Le 11 juin a eu lieu la vente "Textile Art" dans les locaux récents de la maison de ventes Piasa, spécialisée dans le design.
Pour inaugurer l'exposition des œuvres et lancer cette vente, Piasa a organisé un débat, intitulé “Textile Art, histoire et renouveau” animée par Domitille d’Orgeval, responsable du département d’art moderne de Piasa, et avec la participation de Danielle Molinari, Pierre Daquin et Aurélie Mathigot. Une cinquantaine de participants, dont l'artiste Marinette Cueco, étaient présents. Ce désir d'introduire les œuvres en vente par un débat qui a permis de les situer historiquement est compréhensible, car cette vente est un évènement, la première en France consacrée uniquement à des enchères de tapisseries et d'art textile contemporain.
Cette recherche d'une clientèle peu connue et l’envie d’élargir le regard des collectionneurs vers un autre univers est un défi courageux. S'il y a de nombreuses galeries consacrées au design, il y en a peu qui défendent parallèlement la création textile, comme il n'y a aucune galerie d'art qui la soutienne régulièrement. La maison de vente Piasa profite-t-elle de son changement de quartier pour tenter de nouvelles orientations ? Début 2014 elle avait annoncé son installation dans les anciens locaux de la galerie Didier Aaron, au 118 rue du Faubourg-Saint-Honoré, dans le VIIIe arrondissement. L'espace est de 1000 m² dans un carrefour stratégique où descend toute la clientèle internationale. À deux pas de l'hôtel Bristol, là où sont déjà installées les maisons de ventes Sotheby's, en face de l'Elysée, Christie's, avenue Matignon, et Artcurial, au Rond-Point-des-Champs-Elysées. Domitille d’Orgeval, responsable de la vente Textile Art, bien qu’attentive à ce qui se passe autour d’elle et très sensible à la matière textile, ne connaissait pas particulièrement ce domaine. Elle s'est lancée à la recherche de pièces importantes couvrant les années 60 jusqu'à aujourd'hui. Elle s'est, nous a-t-elle dit, aidée de notre site pour aller à la découverte des artistes textiles de renom et a également trouvé conseil auprès de Danielle Molinari.
Danielle Molinari a été responsable de nombreuses et magnifiques expositions d'art textile dans les années 80 au Musée d'Art Moderne de la Ville de Paris. Elle s'est interrogée, lors d'un entretien que nous avons eu avec elle, pour savoir s'il faut penser qu'avec la vente Piasa un nouveau marché apparaissait et qu'ainsi il faille y entrevoir un signe d'une relance de techniques considérées comme obsolètes. Mais aussi, faut-il voir, au-delà de cette vente qui n'est pas constituée que de pièces historiques, un intérêt nouveau pour le fil, la fibre et la matière textile même, dans la création contemporaine ?

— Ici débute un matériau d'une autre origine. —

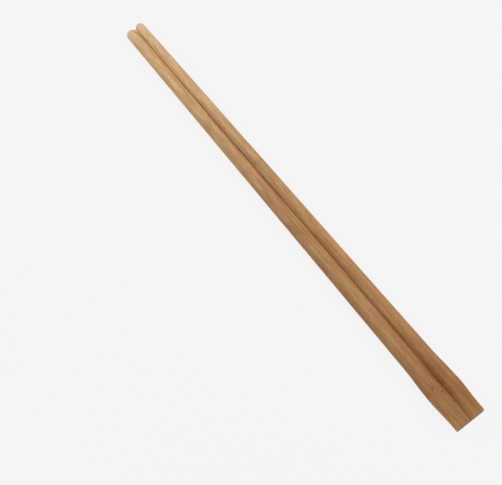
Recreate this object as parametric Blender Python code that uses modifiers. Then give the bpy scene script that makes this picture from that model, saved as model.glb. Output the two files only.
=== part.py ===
# Twin bamboo chopsticks, modelled as they are made: one strip of carbonised bamboo, rounded by
# milling into two sticks, slit apart from the tips and still joined at the flat head.
# Blender 4.5, metres, +Z up. Y runs from the head end to the tips, X across the pair.

import math

import bmesh
import bpy

# The strip
LENGTH = 0.210
THICKNESS = 0.0048

# Width across the pair at the head end, at the shoulder, where the sticks' taper starts and at the tips
HEAD_END_WIDTH = 0.01055
SHOULDER_WIDTH = 0.01165
STICK_WIDTH = 0.01086
TIP_WIDTH = 0.00920

# How far each change of width goes along the pair, in order from the head end
HEAD_STRAIGHT = 0.0016
SHOULDER_RISE = 0.0122
SHOULDER_FALL = 0.0104

# The rounding milled along the outer edges, and how it runs out at the shoulder
OUTER_ROUND_WIDTH = 0.00215
OUTER_ROUND_DROP = 0.00205
OUTER_STOP = 0.0111
OUTER_RUNOUT = 0.0042

# The groove milled along the middle of both faces, how it runs out in the head, and how it widens
GROOVE_ROUND_WIDTH = 0.00250
GROOVE_DEPTH = 0.00150
GROOVE_STOP = 0.0020
GROOVE_RUNOUT = 0.0200
GROOVE_SPREAD = 0.0300

# The slit that parts the two sticks, a little off the middle as the blade left it
SLIT_WIDTH = 0.00012
SLIT_OFFSET = 0.00038
JOINED_LENGTH = 0.0100

# The shallow score that goes on from the groove to the head end, so that the head snaps in the middle
SCORE_SIDE_WIDTH = 0.00150
SCORE_DEPTH = 0.00030
SCORE_NOTCH_DEPTH = 0.00015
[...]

Les œuvres proposées proviennent d'artistes de trois générations : les premiers, nés au début du 20e siècle pratiquent la tapisserie à plat en suivant un carton ; les deuxièmes, nés dans les années 35-45, ont créé la rupture et participé au renouveau de l'art textile quand celui-ci se libérait de toutes les contraintes techniques avec le mouvement de La Nouvelle Tapisserie ; les troisièmes, remarque Danielle Molinari, vivent avec ces acquis. Ils ne se sentent pas particulièrement artistes textiles. Ils ne mettent pas à l'index certains matériaux, mais s'autorisent des recherches parmi tous ceux qui sont à leur disposition. Pourtant, 80% des œuvres en vente sont des travaux tissés et majoritairement muraux. L'ensemble nous apparait trop classique pour que cette vente soit un vrai risque esthétique. Partagé entre le désir de déceler un courant neuf et d'atteindre une clientèle qui n'est pas encore définie, mais de réussir commercialement la vente, Piasa n'expose pas assez la contemporanéité. S'il n'a pas été facile de trouver des œuvres emblématiques des années 70-80, il devait être possible de se procurer des pièces de jeunes artistes qui n'ont rien à craindre pour leur côte d'une vente aux enchères.

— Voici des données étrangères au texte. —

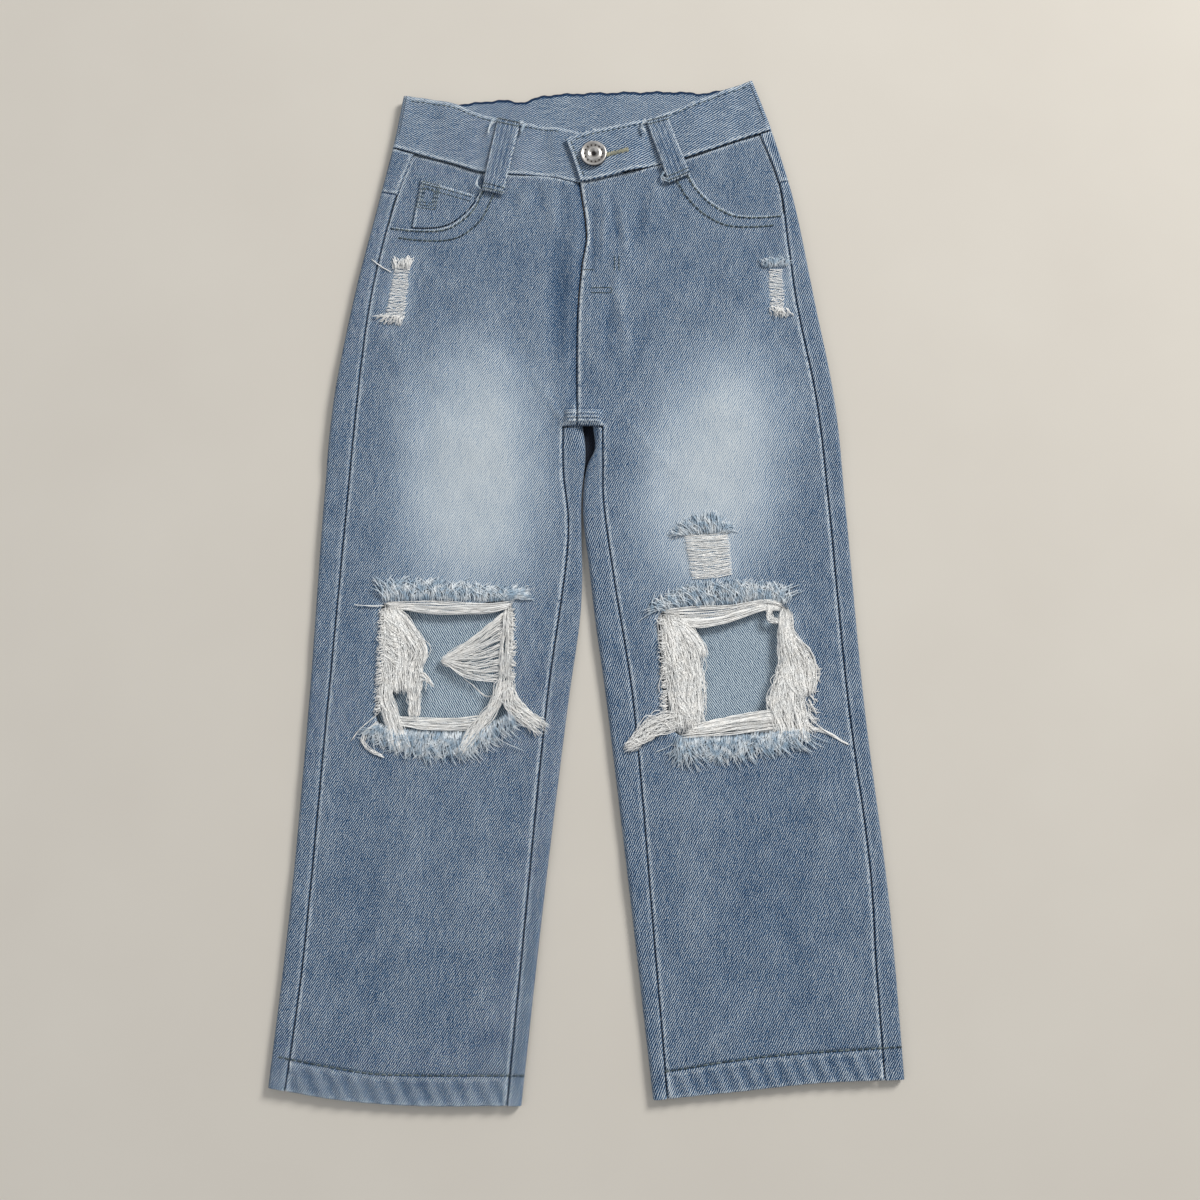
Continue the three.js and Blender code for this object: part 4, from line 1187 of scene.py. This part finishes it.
def smooth_path(points, count):
    """Points evenly spaced along a smooth curve through the given ones."""
    p = np.array(points, float)
    p = np.vstack([2 * p[0] - p[1], p, 2 * p[-1] - p[-2]])
    a, b, c, d = (p[i : len(p) - 3 + i, None] for i in range(4))
    t = np.linspace(0, 1, 16, endpoint=False)[None, :, None]
    curve = 0.5 * (2 * b + (c - a) * t + (2 * a - 5 * b + 4 * c - d) * t**2 + (3 * b - a - 3 * c + d) * t**3)
    curve = np.vstack([curve.reshape(-1, p.shape[1]), p[-2]])
    gone = np.concatenate([[0], np.cumsum(np.linalg.norm(np.diff(curve, axis=0), axis=1))])
    at = np.linspace(0, gone[-1], count)
    return np.stack([np.interp(at, gone, curve[:, k]) for k in range(p.shape[1])], axis=1)


def path_length(points):
    """The sum of the straight steps between the points."""
    return np.linalg.norm(np.diff(np.array(points, float), axis=0), axis=1).sum()


def tubes(name, paths, radius, material, sides=3):
    """Thin tubes along many paths at once (count, points, 3), each closing to a tip at both ends."""
    count, length = paths.shape[:2]
    ahead = np.gradient(paths, axis=1)
    ahead /= np.linalg.norm(ahead, axis=2, keepdims=True) + 1e-9
    aside = np.cross(ahead, [0.02, 0.03, 1.0])
    aside /= np.linalg.norm(aside, axis=2, keepdims=True) + 1e-9
    above = np.cross(aside, ahead)
    turn = np.linspace(0, 2 * np.pi, sides, endpoint=False)[:, None]
    taper = np.ones(length)
    taper[[0, -1]] = 0.05
    ring = np.cos(turn) * aside[:, :, None] + np.sin(turn) * above[:, :, None]
    points = paths[:, :, None] + radius * taper[:, None, None] * ring
    index = np.arange(count * length * sides).reshape(count, length, sides)
    around = np.roll(index, -1, axis=2)
    corners = (index[:, :-1], around[:, :-1], around[:, 1:], index[:, 1:])
    quads = np.stack([corner.ravel() for corner in corners], axis=1)
    piece = build_piece(name, points.reshape(-1, 3), quads, [material])
    return piece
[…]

Reste que cette vente c'est valider une matière, c'est revenir sur le souple tel que des mouvements artistiques de la fin du 20e siècle le promouvaient, c'est redonner sa valeur à des techniques qui ont permis une libération formelle, c’est répondre à un besoin actuel de fibre et de matière et, enfin, c'est redécouvrir, comme le dit la jeune artiste Aurélie Mathigot, que l'homme de la naissance à la mort vit dans un monde de tissus.
85 lots ont été mis aux enchères et 25 ont trouvé acquéreur. Il nous semble certain qu'une reprise d'un intérêt pour le textile est là, mais les acheteurs encore timides aurait besoin d'être encouragés par des marchands qui oseraient eux-mêmes prendre des risques et des orientations fortes.